EXERCISE AIM. Write out exactly the lines that run from the line containing "front_cover()" through the line containing "bpy.data.objects.remove(obj)"; both end lines belong to the answer.

[Begin INFORMATION SHOWN]

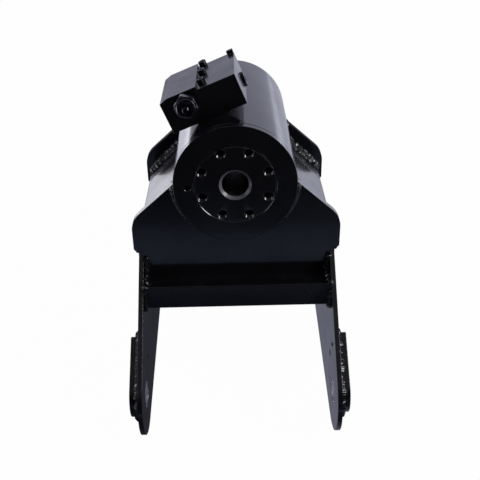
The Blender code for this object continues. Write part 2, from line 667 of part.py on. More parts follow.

[End INFORMATION SHOWN]
[Begin INFORMATION SHOWN]

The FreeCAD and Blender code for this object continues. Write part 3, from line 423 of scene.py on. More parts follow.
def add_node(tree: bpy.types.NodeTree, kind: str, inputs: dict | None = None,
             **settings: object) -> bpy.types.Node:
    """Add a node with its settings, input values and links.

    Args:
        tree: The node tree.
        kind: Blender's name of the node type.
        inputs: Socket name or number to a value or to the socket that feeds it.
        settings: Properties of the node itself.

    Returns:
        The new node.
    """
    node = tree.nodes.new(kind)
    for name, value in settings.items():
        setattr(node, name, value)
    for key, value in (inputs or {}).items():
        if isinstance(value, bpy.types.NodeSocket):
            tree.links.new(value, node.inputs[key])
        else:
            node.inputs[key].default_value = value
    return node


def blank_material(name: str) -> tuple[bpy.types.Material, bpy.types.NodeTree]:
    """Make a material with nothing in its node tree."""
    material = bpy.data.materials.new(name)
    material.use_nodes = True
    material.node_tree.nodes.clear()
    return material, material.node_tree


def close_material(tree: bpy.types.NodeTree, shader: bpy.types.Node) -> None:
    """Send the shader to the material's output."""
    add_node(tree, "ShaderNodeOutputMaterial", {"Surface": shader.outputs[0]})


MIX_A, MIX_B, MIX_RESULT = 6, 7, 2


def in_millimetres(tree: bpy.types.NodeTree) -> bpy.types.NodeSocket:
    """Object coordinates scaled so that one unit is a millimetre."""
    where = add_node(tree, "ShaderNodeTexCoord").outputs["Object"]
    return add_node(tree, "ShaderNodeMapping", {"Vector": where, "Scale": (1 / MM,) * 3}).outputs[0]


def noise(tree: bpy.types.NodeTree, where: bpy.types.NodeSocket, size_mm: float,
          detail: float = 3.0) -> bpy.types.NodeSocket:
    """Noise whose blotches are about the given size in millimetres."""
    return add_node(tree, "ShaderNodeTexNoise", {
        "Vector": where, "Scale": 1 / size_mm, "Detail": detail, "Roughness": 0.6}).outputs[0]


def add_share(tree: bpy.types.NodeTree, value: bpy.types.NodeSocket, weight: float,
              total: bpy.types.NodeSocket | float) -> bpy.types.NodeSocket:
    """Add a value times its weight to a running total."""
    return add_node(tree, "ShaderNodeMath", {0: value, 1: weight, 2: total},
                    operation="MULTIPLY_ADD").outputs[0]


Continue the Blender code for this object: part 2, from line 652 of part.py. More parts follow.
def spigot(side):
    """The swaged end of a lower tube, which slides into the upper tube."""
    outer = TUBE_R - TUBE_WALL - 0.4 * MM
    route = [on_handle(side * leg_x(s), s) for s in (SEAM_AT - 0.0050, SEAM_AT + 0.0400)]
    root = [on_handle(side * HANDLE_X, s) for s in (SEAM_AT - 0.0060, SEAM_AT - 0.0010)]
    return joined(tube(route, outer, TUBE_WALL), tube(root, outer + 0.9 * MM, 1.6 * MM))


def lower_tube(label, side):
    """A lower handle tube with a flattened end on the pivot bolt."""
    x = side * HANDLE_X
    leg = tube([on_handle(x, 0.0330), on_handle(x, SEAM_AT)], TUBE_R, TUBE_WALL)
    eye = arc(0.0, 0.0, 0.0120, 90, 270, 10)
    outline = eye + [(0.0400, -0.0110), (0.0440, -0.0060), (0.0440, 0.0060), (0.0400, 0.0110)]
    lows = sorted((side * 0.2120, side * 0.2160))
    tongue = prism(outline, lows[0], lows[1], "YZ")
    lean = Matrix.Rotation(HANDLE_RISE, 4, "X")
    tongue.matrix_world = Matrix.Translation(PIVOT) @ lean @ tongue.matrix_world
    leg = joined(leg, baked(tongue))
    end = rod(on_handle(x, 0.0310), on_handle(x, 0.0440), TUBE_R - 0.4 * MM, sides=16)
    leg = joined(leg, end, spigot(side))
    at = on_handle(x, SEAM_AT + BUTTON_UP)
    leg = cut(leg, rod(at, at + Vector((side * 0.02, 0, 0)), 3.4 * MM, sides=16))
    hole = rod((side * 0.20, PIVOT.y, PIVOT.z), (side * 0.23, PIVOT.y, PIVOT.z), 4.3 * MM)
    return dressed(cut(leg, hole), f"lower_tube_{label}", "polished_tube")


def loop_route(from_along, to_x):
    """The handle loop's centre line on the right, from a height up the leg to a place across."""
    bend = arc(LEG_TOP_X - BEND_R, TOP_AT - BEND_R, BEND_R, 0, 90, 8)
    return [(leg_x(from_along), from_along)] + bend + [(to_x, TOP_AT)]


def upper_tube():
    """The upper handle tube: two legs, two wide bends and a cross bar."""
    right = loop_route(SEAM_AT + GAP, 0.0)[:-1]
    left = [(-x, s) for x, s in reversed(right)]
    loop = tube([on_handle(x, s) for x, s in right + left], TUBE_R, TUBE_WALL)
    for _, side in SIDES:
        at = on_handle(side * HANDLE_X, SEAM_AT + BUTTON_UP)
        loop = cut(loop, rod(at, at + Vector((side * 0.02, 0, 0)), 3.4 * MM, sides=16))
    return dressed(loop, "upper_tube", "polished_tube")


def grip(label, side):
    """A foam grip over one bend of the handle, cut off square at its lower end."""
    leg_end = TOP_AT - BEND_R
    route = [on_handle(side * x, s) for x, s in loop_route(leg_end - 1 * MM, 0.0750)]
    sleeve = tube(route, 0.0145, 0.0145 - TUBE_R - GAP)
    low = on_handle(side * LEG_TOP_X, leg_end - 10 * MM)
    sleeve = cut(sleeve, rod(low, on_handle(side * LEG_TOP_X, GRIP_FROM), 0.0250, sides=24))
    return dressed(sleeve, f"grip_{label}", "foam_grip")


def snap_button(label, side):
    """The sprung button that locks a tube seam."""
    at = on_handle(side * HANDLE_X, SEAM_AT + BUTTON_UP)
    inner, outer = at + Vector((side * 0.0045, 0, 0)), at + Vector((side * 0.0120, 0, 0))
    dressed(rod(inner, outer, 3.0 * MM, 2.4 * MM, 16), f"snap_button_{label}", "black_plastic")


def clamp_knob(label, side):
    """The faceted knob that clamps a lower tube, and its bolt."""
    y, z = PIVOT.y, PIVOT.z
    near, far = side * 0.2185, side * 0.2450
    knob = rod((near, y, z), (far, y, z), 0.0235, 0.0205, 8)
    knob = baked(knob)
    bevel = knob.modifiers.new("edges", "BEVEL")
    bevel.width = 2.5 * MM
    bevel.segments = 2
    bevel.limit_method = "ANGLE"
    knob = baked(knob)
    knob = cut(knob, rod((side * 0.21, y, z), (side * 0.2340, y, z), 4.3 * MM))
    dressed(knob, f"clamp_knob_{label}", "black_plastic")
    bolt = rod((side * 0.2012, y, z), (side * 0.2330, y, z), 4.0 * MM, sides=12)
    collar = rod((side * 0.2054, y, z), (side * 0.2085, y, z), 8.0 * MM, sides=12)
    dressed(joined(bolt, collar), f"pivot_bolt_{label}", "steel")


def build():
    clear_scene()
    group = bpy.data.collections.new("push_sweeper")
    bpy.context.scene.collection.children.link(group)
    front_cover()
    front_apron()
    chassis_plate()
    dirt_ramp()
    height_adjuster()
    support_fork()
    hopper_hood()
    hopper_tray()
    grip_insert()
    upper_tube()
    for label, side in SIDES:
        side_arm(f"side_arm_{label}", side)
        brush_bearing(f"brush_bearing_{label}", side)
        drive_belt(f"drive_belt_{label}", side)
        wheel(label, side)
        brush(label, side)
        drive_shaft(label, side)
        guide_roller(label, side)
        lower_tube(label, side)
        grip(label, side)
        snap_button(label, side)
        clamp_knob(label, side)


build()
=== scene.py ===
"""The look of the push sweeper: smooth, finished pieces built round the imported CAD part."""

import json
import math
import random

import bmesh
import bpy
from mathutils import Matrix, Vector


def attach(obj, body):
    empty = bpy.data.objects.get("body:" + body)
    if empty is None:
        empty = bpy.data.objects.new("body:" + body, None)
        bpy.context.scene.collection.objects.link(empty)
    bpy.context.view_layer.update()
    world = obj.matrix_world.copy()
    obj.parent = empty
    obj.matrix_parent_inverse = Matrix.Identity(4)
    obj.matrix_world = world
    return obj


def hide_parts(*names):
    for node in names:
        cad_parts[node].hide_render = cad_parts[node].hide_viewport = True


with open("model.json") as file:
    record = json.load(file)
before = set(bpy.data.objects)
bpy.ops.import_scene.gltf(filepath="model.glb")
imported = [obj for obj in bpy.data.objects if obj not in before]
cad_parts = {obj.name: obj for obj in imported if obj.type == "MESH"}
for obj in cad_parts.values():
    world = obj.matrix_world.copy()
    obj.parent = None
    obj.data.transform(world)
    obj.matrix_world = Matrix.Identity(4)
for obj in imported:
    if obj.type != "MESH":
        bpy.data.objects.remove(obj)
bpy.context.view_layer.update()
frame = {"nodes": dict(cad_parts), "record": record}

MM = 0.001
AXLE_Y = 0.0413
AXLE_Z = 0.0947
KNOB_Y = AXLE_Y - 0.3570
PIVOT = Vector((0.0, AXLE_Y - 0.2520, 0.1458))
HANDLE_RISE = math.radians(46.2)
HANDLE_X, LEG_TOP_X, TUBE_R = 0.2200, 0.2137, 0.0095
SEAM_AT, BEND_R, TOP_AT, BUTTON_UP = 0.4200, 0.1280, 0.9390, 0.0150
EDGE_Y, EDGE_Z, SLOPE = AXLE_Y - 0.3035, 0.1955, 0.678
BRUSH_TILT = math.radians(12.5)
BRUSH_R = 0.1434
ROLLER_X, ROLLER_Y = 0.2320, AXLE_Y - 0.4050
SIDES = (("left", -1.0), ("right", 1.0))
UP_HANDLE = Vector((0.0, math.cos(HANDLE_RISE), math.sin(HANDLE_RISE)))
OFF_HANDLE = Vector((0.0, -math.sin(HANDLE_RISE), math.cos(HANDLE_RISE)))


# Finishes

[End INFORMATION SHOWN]
[Begin INFORMATION SHOWN]

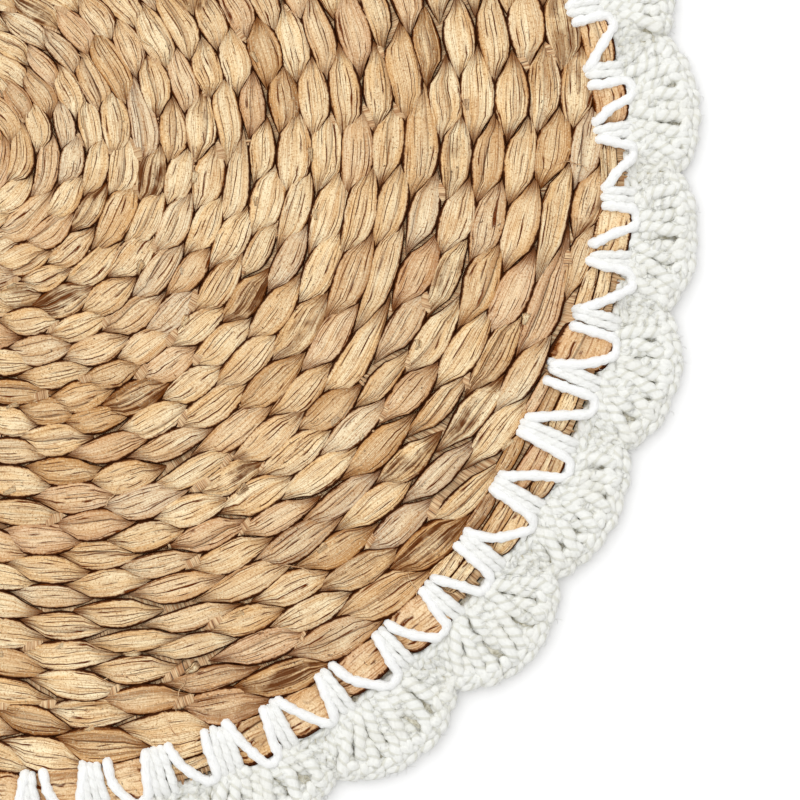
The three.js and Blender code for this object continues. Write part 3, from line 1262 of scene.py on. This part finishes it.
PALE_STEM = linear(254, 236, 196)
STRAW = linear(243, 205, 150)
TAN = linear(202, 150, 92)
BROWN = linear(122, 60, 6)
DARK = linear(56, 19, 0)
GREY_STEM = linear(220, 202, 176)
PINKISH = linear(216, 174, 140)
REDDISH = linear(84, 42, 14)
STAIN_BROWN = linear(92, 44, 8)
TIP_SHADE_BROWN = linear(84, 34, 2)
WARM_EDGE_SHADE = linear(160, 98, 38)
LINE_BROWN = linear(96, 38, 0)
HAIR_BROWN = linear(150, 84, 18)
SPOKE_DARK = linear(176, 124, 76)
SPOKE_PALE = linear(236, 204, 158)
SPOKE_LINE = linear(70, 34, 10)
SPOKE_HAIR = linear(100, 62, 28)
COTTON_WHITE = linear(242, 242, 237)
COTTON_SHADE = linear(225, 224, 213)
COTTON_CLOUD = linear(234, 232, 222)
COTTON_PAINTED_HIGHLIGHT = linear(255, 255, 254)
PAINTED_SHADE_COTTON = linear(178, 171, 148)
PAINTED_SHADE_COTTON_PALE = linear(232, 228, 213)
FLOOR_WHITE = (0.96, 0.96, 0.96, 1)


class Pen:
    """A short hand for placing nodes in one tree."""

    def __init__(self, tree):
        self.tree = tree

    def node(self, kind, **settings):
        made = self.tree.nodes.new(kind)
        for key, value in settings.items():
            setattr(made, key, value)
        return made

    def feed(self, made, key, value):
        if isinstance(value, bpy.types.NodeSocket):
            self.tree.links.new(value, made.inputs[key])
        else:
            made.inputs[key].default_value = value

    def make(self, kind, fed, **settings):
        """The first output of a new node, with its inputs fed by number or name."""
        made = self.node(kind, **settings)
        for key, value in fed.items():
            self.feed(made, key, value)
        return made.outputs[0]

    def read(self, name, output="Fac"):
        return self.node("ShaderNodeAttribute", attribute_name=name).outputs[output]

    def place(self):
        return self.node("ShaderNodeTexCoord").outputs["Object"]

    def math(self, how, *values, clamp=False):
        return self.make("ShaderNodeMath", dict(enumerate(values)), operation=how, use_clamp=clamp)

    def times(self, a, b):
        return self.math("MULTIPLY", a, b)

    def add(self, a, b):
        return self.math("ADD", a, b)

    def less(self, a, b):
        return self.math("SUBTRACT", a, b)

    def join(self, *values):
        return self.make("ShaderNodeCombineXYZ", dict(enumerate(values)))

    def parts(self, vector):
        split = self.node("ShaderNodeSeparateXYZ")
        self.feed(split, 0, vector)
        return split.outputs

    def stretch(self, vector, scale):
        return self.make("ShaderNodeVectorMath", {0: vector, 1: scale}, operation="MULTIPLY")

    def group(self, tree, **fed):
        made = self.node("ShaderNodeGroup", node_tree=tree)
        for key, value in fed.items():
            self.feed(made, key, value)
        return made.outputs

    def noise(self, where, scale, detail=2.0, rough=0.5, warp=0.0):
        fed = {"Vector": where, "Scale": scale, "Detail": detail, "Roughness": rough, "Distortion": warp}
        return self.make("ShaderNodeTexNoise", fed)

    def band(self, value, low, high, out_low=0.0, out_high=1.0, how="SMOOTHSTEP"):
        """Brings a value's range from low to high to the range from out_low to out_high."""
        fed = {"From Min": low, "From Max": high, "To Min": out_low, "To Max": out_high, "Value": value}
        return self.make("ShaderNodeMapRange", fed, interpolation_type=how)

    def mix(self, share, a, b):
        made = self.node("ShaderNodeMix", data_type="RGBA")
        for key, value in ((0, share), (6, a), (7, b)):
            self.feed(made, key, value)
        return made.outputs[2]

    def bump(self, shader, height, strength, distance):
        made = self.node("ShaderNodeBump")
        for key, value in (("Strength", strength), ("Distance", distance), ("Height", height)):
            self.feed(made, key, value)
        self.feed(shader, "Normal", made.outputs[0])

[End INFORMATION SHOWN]

EXERCISE SOLUTION.
    front_cover()
    front_apron()
    chassis_plate()
    dirt_ramp()
    height_adjuster()
    support_fork()
    hopper_hood()
    hopper_tray()
    grip_insert()
    upper_tube()
    for label, side in SIDES:
        side_arm(f"side_arm_{label}", side)
        brush_bearing(f"brush_bearing_{label}", side)
        drive_belt(f"drive_belt_{label}", side)
        wheel(label, side)
        brush(label, side)
        drive_shaft(label, side)
        guide_roller(label, side)
        lower_tube(label, side)
        grip(label, side)
        snap_button(label, side)
        clamp_knob(label, side)


build()
=== scene.py ===
"""The look of the push sweeper: smooth, finished pieces built round the imported CAD part."""

import json
import math
import random

import bmesh
import bpy
from mathutils import Matrix, Vector


def attach(obj, body):
    empty = bpy.data.objects.get("body:" + body)
    if empty is None:
        empty = bpy.data.objects.new("body:" + body, None)
        bpy.context.scene.collection.objects.link(empty)
    bpy.context.view_layer.update()
    world = obj.matrix_world.copy()
    obj.parent = empty
    obj.matrix_parent_inverse = Matrix.Identity(4)
    obj.matrix_world = world
    return obj


def hide_parts(*names):
    for node in names:
        cad_parts[node].hide_render = cad_parts[node].hide_viewport = True


with open("model.json") as file:
    record = json.load(file)
before = set(bpy.data.objects)
bpy.ops.import_scene.gltf(filepath="model.glb")
imported = [obj for obj in bpy.data.objects if obj not in before]
cad_parts = {obj.name: obj for obj in imported if obj.type == "MESH"}
for obj in cad_parts.values():
    world = obj.matrix_world.copy()
    obj.parent = None
    obj.data.transform(world)
    obj.matrix_world = Matrix.Identity(4)
for obj in imported:
    if obj.type != "MESH":
        bpy.data.objects.remove(obj)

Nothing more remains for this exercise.